I think a much stronger solution would be to require all browsers to disable cookies by default, and let the user opt into websites that you need to sign into.

In its current state GDPR has effectively just littered the website with popups that don't let you disable "functional" cookies in the popup. Functional my ass. The pages work fine without them. I disable all cookies except on a short list of sites I need to log in. Unfortunate side effect is the goddamn GDPR popups keep popping up on all those news sites.

chrizel · on May 25, 2021

Yes, I don't understand why this is not handled on the browser level. Back then in the 90s browsers asked the user for every web page that wanted to store a cookie. The situation we have now is not much worse.

But now every web page (at least in the EU) makes some kind of ugly popover and many of them try to convince you to accept all tracking with some kind of dark patterns of UI design.

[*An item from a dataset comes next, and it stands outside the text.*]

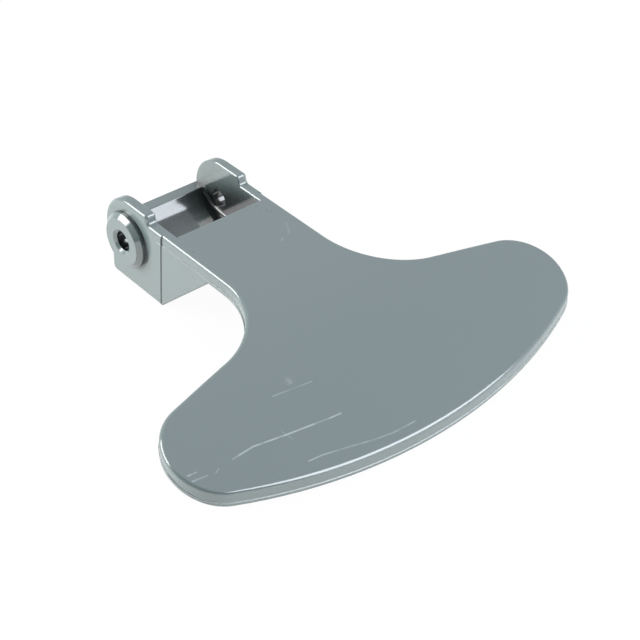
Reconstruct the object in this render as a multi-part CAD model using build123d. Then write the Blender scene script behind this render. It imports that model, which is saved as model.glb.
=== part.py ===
from build123d import *
import math
import os

# A door handle for a front loading washing machine, moulded in one piece.
# The origin is the middle of the pivot bore, X runs out along the neck to the paddle,
# Y along the pivot and Z up from the neck. All sizes are in millimetres.

# paddle and neck seen from above
paddle_width = 112.0
neck_half = 14.8
neck_end = 35.85
neck_curve = 20.3
wing_angle = 76.3
tip_radius = 11.4
front_radius = 130.4

# thickness of the plate, and how it sags past the neck along its middle and its tips
plate_top = 7.9
plate_thick = 3.85
sag_middle = 150.0
sag_tips = 121.4
top_round = 0.9
bottom_chamfer = 0.5

# mould lines: the lower band stands out from the upper one, and the ears from both
mould_line_depth = 2.6
band_ledge = 0.12
ear_ledge = 0.3
seam_bottom = 12.1
seam_lean = 0.8

# ears
ear_wall = 2.85
ear_rise = 2.25
lobe_radius = 9.35
step_foot = 7.75
step_run = 0.6
step_foot_round = 0.9
step_top_round = 1.0
inner_chamfer = 0.25

# block under the ears, and the cheeks that run from it up to the neck
block_back = -7.35
block_bottom = -12.7
block_corner = 1.6
ramp_start = 0.27
ramp_top = 29.9
cheek_round = 0.4

# pocket between the ears: its trough, floor and front wall
trough_radius = 9.2
trough_x = 1.6
trough_depth = 3.6
trough_rim = 0.6
rim_round = 0.5
trough_wall = 2.7
trough_side_round = 0.7
floor_corner = 3.0
pocket_front = 15.25
pocket_round = 0.8
side_strip = 1.0
front_wall = 2.8

# bosses and pivot bore
boss_radius = 7.1
boss_height = 2.15
boss_chamfer = 1.1
bore_radius = 2.5
mouth_radius = 3.3
mouth_depth = 0.6

# how far one form reaches into the next where they join
overlap = 0.5

plate_bottom = plate_top - plate_thick
mould_line = plate_top - mould_line_depth
ear_outer = neck_half + ear_ledge
ear_inner = ear_outer - ear_wall
ear_top = plate_top + ear_rise
lobe_centre = ear_top - lobe_radius
seam_top = seam_bottom + seam_lean
ramp_foot = seam_bottom + ramp_start
boss_face = ear_outer + boss_height

# centres of the arcs of the paddle's outline
slope = math.radians(wing_angle)
normal = (-math.sin(slope), math.cos(slope))
hollow = (neck_end, neck_half + neck_curve)
tip_y = paddle_width / 2 - tip_radius
reach = normal[0] * hollow[0] + normal[1] * hollow[1] - neck_curve - tip_radius
tip_x = (reach - normal[1] * tip_y) / normal[0]
front_x = tip_x - math.sqrt((front_radius - tip_radius) ** 2 - tip_y**2)
front_turn = math.atan2(tip_y, tip_x - front_x)
paddle_front = front_x + front_radius


# a point on an arc
def on_arc(centre, radius, angle):
    return (centre[0] + radius * math.cos(angle), centre[1] + radius * math.sin(angle))


# outline of neck and paddle from above, grown by a margin
def outline(grow):
    low, high = -math.pi / 2, slope - math.pi / 2
    back = slope + math.pi / 2
    tip = (tip_x, tip_y)
    neck_side = [(seam_bottom, neck_half + grow), (neck_end, neck_half + grow)]
    inner_curve = [on_arc(hollow, neck_curve - grow, a) for a in (low, (low + high) / 2, high)]
    tip_turns = (back, (back + front_turn) / 2, front_turn)
    tip_curve = [on_arc(tip, tip_radius + grow, a) for a in tip_turns]
    edges = []
    for side in (1, -1):
        for points in (neck_side, inner_curve, [inner_curve[2], tip_curve[0]], tip_curve):
            placed = [(x, y * side) for x, y in points]
            edges.append(Line(*placed) if len(points) == 2 else ThreePointArc(*placed))
    corner = tip_curve[2]
    nose = (paddle_front + grow, 0)
    edges.append(ThreePointArc(corner, nose, (corner[0], -corner[1])))
    edges.append(Line(neck_side[0], (seam_bottom, -neck_half - grow)))
    return Face(Wire(Curve(edges).edges()))


# how much the plate has sagged at a point
def sag(x, y):
    middle, tips = 1 / (2 * sag_middle), 1 / (2 * sag_tips)
    share = (2 * y / paddle_width) ** 2
    return max(x - neck_end, 0) ** 2 * (middle + (tips - middle) * share)


# one layer of the plate between two levels: flat along the neck, sagging past it
def layer(upper, lower, grow):
    length = paddle_front - neck_end + plate_thick
    half = paddle_width / 2 + plate_thick
    level, edge = sag(neck_end + length, 0), sag(neck_end + length, half)
    rows = []
    for along, drops in ((0, (0, 0, 0)), (0.5, (0, 0, 0)), (1, (edge, 2 * level - edge, edge))):
        x = neck_end + length * along
        rows.append([(x, half * (i - 1), upper - drop) for i, drop in enumerate(drops)])
    sheet = Face.make_bezier_surface(rows)
    paddle = extrude(sheet, amount=upper - lower, dir=(0, 0, -1))
    neck = Pos(neck_end, 0, lower) * Box(
        neck_end, 2 * half, upper - lower, align=(Align.MAX, Align.CENTER, Align.MIN)
    )
    column = extrude(Pos(0, 0, -half) * outline(grow), amount=2 * half, dir=(0, 0, 1))
    return (paddle & column) + (neck & column)


# the edges of a layer's rim on its upper or lower face
def rim(body, level):
    chosen = []
    for edge in body.edges():
        middle = edge @ 0.5
        on_face = abs(middle.Z + sag(middle.X, middle.Y) - level) < 0.01
        if on_face and all(abs(middle.X - x) > 0.01 for x in (seam_bottom, neck_end)):
            chosen.append(edge)
    return chosen


# the edges that lie wholly in a plane across Y
def edges_in_plane(body, y):
    return [e for e in body.edges() if all(abs((e @ t).Y - y) < 0.01 for t in (0, 0.5, 1))]


# a profile in the XZ plane pushed out along Y between two distances from the middle
def slab(face, near, far):
    return extrude(Pos(0, near, 0) * face, amount=far - near, dir=(0, 1, 0))


# a closed outline in the XZ plane, with some of its corners rounded
def side_face(corners, rounds=()):
    points = [(x, 0, z) for x, z in corners]
    edges = [Line(a, b) for a, b in zip(points, points[1:] + points[:1])]
    return round_corners(Face(Wire(Curve(edges).edges())), rounds)


def round_corners(face, rounds):
    for spot, radius in rounds:
        corner = min(face.vertices(), key=lambda v: math.dist((v.X, v.Z), spot))
        face = face.fillet_2d(radius, [corner])
    return face


# how far a point lies in front of the leaning mould line behind the ramp
def ahead_of_seam(point):
    lean = seam_lean / (plate_top - block_bottom)
    return point.X - seam_bottom - lean * (point.Z - block_bottom)


# the plate, in an upper layer and a lower band that stands out from it
upper_layer = layer(plate_top, mould_line, 0)
upper_layer = fillet(rim(upper_layer, plate_top), top_round)
lower_band = layer(mould_line, plate_bottom, band_ledge)
lower_band = chamfer(rim(lower_band, plate_bottom), bottom_chamfer)
plate = upper_layer + lower_band

# the pocket's opening in the plate, cut a strip wider than the ears leave it, with a round lip
plate -= Pos(pocket_front, 0, 0) * Box(
    pocket_front,
    2 * (ear_inner + side_strip / 2),
    2 * plate_top + plate_thick,
    align=(Align.MAX, Align.CENTER, Align.CENTER),
)
lip = [
    e
    for e in plate.edges()
    if all(math.dist(((e @ t).X, (e @ t).Z), (pocket_front, plate_top)) < 0.01 for t in (0, 1))
]
plate = fillet(lip, pocket_round)

# one ear: its block, the round lobe behind the pivot and the step down to the neck
ear_side = side_face(
    [
        (seam_bottom, block_bottom),
        (seam_top, plate_top),
        (step_foot, plate_top),
        (step_foot - step_run, ear_top),
        (0, ear_top),
        (0, lobe_centre),
        (block_back, lobe_centre),
        (block_back, block_bottom),
    ],
    [
        ((step_foot, plate_top), step_foot_round),
        ((step_foot - step_run, ear_top), step_top_round),
        ((block_back, block_bottom), block_corner),
    ],
)
lobe = (Pos(0, 0, lobe_centre) * Rot(90, 0, 0) * Circle(lobe_radius)).face()
ear = slab(ear_side, ear_inner, ear_outer) + slab(lobe, ear_inner, ear_outer)
outer_edges = edges_in_plane(ear, ear_outer)
ear = fillet([e for e in outer_edges if abs(ahead_of_seam(e @ 0.5)) > 0.05], top_round)

# the strip that carries the ear's inner edge on to the pocket's front corner
strip_back, strip_front = step_foot + step_foot_round, pocket_front + pocket_round
strip_side = side_face(
    [
        (strip_back, plate_bottom),
        (strip_front, plate_bottom),
        (strip_front, plate_top),
        (strip_back, plate_top),
    ]
)
ear += slab(strip_side, ear_inner, ear_inner + side_strip)
inner_edges = edges_in_plane(ear, ear_inner)
above = [e for e in inner_edges if (e @ 0.5).Z > mould_line or (e @ 0.5).X < block_back]
ear = chamfer(above, inner_chamfer)

# one cheek, cut off along the ramp
cheek_side = side_face(
    [
        (seam_bottom - overlap, block_bottom),
        (ramp_foot, block_bottom),
        (ramp_top, plate_bottom),
        (ramp_top, plate_bottom + overlap),
        (seam_top - overlap, plate_bottom + overlap),
    ]
)
cheek_outer = neck_half + band_ledge
cheek = slab(cheek_side, ear_inner, cheek_outer)
cheek_edges = edges_in_plane(cheek, cheek_outer)
below = [e for e in cheek_edges if (e @ 0.5).Z < plate_bottom and ahead_of_seam(e @ 0.5) > -overlap / 2]
cheek = fillet(below, cheek_round)

# one boss, with the end of its outer face cut at an angle
along_pivot = (Align.CENTER, Align.CENTER, Align.MIN)
boss = Cylinder(boss_radius, ear_wall + boss_height, align=along_pivot)
boss = Pos(0, ear_inner, 0) * Rot(-90, 0, 0) * chamfer(boss.edges().sort_by(Axis.Z)[-1], boss_chamfer)

# the pivot bore with its two wider mouths
mouth = Cone(bore_radius, mouth_radius, mouth_depth, align=along_pivot)
mouth = Pos(0, boss_face - mouth_depth, 0) * Rot(-90, 0, 0) * mouth
bore = Rot(90, 0, 0) * Cylinder(bore_radius, 2 * boss_face + boss_height)
bore = bore + mouth + mirror(mouth, Plane.XZ)

# the pocket's wall: round the trough, along the floor and up the front
trough_centre = (trough_x, trough_radius - trough_depth)
outer_radius = trough_radius + trough_wall
wall_front = pocket_front + front_wall
roof = plate_bottom + overlap
above_all = ear_top + overlap


# an arc about the trough's axis, from the level of its rim down to its lowest point
def trough_arc(radius):
    start = math.pi + math.asin((trough_centre[1] - trough_rim) / radius)
    turns = (start, (start + 1.5 * math.pi) / 2, 1.5 * math.pi)
    return [on_arc(trough_centre, radius, a) for a in turns]


# a closed outline in the XZ plane that ends in an arc about the trough's axis
def trough_face(arc, corners):
    points = [(x, 0, z) for x, z in [arc[2], *corners, arc[0]]]
    edges = [Line(a, b) for a, b in zip(points, points[1:])]
    edges.append(ThreePointArc(*[(x, 0, z) for x, z in arc]))
    return Face(Wire(Curve(edges).edges()))


outside = trough_arc(outer_radius)
filled = trough_face(outside, [(wall_front, outside[2][1]), (wall_front, roof), (trough_x, trough_rim)])
inside = trough_arc(trough_radius)
hollow_side = trough_face(
    inside,
    [
        (pocket_front, -trough_depth),
        (pocket_front, above_all),
        (-2 * outer_radius, above_all),
        (-2 * outer_radius, trough_rim),
    ],
)
hollow_side = round_corners(
    hollow_side, [(inside[0], rim_round), ((pocket_front, -trough_depth), floor_corner)]
)
hollow_space = slab(hollow_side, -ear_inner, ear_inner)
low_edges = [
    e
    for y in (-ear_inner, ear_inner)
    for e in edges_in_plane(hollow_space, y)
    if (e @ 0.5).Z < trough_rim + 0.01
]
hollow_space = fillet(low_edges, trough_side_round)
wall = slab(filled, -ear_inner - overlap, ear_inner + overlap) - hollow_space

# everything joined, both sides alike
half = ear + cheek + boss
handle = plate + wall + half + mirror(half, Plane.XZ) - bore

os.makedirs("parts", exist_ok=True)
export_step(handle, "parts/door_handle.step")
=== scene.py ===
import math

import bpy
from mathutils import Matrix, Vector


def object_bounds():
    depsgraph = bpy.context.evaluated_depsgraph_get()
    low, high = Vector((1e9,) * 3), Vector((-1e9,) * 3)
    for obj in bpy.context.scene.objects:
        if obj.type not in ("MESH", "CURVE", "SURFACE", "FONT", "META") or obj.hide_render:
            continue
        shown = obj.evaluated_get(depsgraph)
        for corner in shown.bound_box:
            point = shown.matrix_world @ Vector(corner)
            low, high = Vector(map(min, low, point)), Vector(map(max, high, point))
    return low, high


# The door handle: paddle, neck, ears and bosses, injection moulded in one piece of hard grey
# plastic. It is loaded as packed, in metres, with X out along the neck, Y along the pivot and
# Z up. Its shape stays as it is, and the sections below only give it its finish.
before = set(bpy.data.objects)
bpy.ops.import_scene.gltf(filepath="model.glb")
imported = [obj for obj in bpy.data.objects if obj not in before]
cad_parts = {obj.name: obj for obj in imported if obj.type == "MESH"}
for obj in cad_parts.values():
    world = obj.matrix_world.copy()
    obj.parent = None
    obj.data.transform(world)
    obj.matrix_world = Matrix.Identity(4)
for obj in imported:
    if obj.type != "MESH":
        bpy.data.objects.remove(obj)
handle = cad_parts["door_handle"]
cad_low, cad_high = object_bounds()

# The plastic of the handle: mid grey, with the hard gloss that a polished mould leaves.
# Its nodes read the place on the part in millimetres, so that every mark stays put, and
# scratches, smears and specks show only on faces that look up.
MM = 0.001
PLASTIC_GREY = (0.124, 0.158, 0.160, 1)
PLASTIC_ROUGHNESS = 0.12
PLASTIC_IOR = 2.2
TOP_FROM, TOP_FULL = 0.8, 0.9

plastic = bpy.data.materials.new("gloss_grey_plastic")
plastic.use_nodes = True
nodes = plastic.node_tree.nodes
links = plastic.node_tree.links


def put(socket, value):
    if isinstance(value, bpy.types.NodeSocket):
        links.new(value, socket)
    else:
        socket.default_value = value


def ramp(value, start, end, low=0.0, high=1.0):
    node = nodes.new("ShaderNodeMapRange")
    node.interpolation_type = "SMOOTHSTEP"
    for name, number in (("From Min", start), ("From Max", end), ("To Min", low), ("To Max", high)):
        node.inputs[name].default_value = number
    put(node.inputs["Value"], value)
    return node.outputs["Result"]


def vector(operation, *values, scale=None, result="Vector"):
    node = nodes.new("ShaderNodeVectorMath")
    node.operation = operation
    for socket, value in zip(node.inputs, values):
        put(socket, value)
    if scale is not None:
        put(node.inputs["Scale"], scale)
    return node.outputs[result]


def split(value):
    node = nodes.new("ShaderNodeSeparateXYZ")
    links.new(value, node.inputs["Vector"])
    return node.outputs


place = vector("SCALE", nodes.new("ShaderNodeTexCoord").outputs["Object"], scale=1 / MM)
flat_place = vector("MULTIPLY", place, (1, 1, 0))
face_up = split(nodes.new("ShaderNodeNewGeometry").outputs["True Normal"])["Z"]
on_top = ramp(face_up, TOP_FROM, TOP_FULL)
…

I don't understand why we won't stop all this nonsense and build this stuff into web browsers as opt-in or opt-out (let the user decide) and therefore ensure that the UI is always the same without any dark patterns.

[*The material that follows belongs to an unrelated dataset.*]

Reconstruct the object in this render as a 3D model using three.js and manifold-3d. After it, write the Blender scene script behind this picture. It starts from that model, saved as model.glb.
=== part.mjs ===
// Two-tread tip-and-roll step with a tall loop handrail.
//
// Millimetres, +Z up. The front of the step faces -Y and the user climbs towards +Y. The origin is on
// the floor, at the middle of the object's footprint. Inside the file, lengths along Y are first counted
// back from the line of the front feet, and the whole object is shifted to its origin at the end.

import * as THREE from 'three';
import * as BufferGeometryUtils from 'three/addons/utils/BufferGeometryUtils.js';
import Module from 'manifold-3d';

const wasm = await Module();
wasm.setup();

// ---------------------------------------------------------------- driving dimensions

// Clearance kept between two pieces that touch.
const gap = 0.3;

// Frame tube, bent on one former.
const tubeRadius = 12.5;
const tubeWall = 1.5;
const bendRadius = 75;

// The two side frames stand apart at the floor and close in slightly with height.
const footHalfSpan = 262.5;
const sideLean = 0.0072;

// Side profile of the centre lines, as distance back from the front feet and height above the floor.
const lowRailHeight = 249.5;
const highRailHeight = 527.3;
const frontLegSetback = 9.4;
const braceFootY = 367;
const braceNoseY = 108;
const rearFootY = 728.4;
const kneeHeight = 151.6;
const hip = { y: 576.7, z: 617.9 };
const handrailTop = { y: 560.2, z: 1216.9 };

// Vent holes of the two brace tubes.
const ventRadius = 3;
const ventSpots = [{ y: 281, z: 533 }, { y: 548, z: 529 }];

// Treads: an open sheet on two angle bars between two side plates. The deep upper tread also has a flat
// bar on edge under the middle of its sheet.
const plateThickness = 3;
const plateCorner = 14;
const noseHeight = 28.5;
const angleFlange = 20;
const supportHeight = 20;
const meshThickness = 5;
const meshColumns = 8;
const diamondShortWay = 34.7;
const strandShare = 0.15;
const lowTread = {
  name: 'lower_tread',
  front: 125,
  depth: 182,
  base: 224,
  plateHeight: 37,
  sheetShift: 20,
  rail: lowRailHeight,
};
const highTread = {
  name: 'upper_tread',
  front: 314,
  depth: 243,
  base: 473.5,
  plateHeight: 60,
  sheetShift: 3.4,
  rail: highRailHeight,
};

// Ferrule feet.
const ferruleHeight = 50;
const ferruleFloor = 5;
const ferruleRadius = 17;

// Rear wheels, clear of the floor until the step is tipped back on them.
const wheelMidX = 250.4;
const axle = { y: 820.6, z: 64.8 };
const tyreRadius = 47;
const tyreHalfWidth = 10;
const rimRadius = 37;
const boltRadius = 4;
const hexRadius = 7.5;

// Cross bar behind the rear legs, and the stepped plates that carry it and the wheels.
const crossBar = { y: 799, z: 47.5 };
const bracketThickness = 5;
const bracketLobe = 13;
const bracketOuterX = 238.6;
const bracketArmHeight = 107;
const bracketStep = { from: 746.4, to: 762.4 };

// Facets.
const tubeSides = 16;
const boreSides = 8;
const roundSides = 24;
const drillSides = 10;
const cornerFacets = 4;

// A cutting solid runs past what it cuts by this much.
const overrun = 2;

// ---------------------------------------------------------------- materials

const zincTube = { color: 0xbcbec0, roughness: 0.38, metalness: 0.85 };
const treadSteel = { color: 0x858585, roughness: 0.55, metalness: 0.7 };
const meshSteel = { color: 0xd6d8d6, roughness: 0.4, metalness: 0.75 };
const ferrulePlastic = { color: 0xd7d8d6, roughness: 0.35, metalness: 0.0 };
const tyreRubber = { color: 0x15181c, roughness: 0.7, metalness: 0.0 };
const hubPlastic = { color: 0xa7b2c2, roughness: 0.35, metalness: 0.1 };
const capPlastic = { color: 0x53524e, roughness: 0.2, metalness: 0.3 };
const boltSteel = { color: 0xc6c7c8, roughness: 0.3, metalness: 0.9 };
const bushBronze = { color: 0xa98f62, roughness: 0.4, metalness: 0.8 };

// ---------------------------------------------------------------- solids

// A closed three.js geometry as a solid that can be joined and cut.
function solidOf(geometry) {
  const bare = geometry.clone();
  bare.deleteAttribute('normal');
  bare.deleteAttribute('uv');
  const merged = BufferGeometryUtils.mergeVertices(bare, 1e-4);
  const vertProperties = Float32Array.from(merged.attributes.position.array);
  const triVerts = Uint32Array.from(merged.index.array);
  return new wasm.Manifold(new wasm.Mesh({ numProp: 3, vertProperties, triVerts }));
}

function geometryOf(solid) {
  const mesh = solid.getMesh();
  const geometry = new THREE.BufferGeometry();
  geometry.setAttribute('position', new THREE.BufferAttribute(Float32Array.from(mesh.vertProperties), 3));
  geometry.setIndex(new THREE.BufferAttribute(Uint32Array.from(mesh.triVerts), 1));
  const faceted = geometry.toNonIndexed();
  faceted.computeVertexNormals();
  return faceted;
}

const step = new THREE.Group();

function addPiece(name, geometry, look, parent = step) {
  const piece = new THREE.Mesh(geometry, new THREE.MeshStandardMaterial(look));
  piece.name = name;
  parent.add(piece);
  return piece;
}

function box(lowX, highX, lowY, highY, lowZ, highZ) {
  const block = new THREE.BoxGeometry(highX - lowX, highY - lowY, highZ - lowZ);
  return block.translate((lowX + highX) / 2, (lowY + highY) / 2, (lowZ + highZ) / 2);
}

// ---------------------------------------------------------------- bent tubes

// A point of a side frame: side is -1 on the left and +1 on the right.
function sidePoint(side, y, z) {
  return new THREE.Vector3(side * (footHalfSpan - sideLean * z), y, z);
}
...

capableweb · on May 25, 2021

> I don't understand why we won't stop all this nonsense and build this stuff into web browsers as opt-in or opt-out (let the user decide) and therefore ensure that the UI is always the same without any dark patterns.

Because GDPR covers the everything, not just the web. If we had protections in the browsers, smartphone apps would still be affected. Instead, we fix it on a regulation level and no matter if it's web, apps or quantum-apps, we'll be covered.

TheManInThePub · on May 26, 2021

*sigh*

Here we go again.

The GDPR has no problem AT ALL with cookies. Use as many as you like with no need for popups. However, if you are using cookies to track or personally identify me (advertisers take a bow), then you need to ask my permission to do so. And so you should.

I am unaware of how a browser may possibly be used to block only personally identifying cookies, and besides, putting the onus to do so onto the data owner is against the principle of the GDPR; that personal data is MINE and you must ask my permission to use it.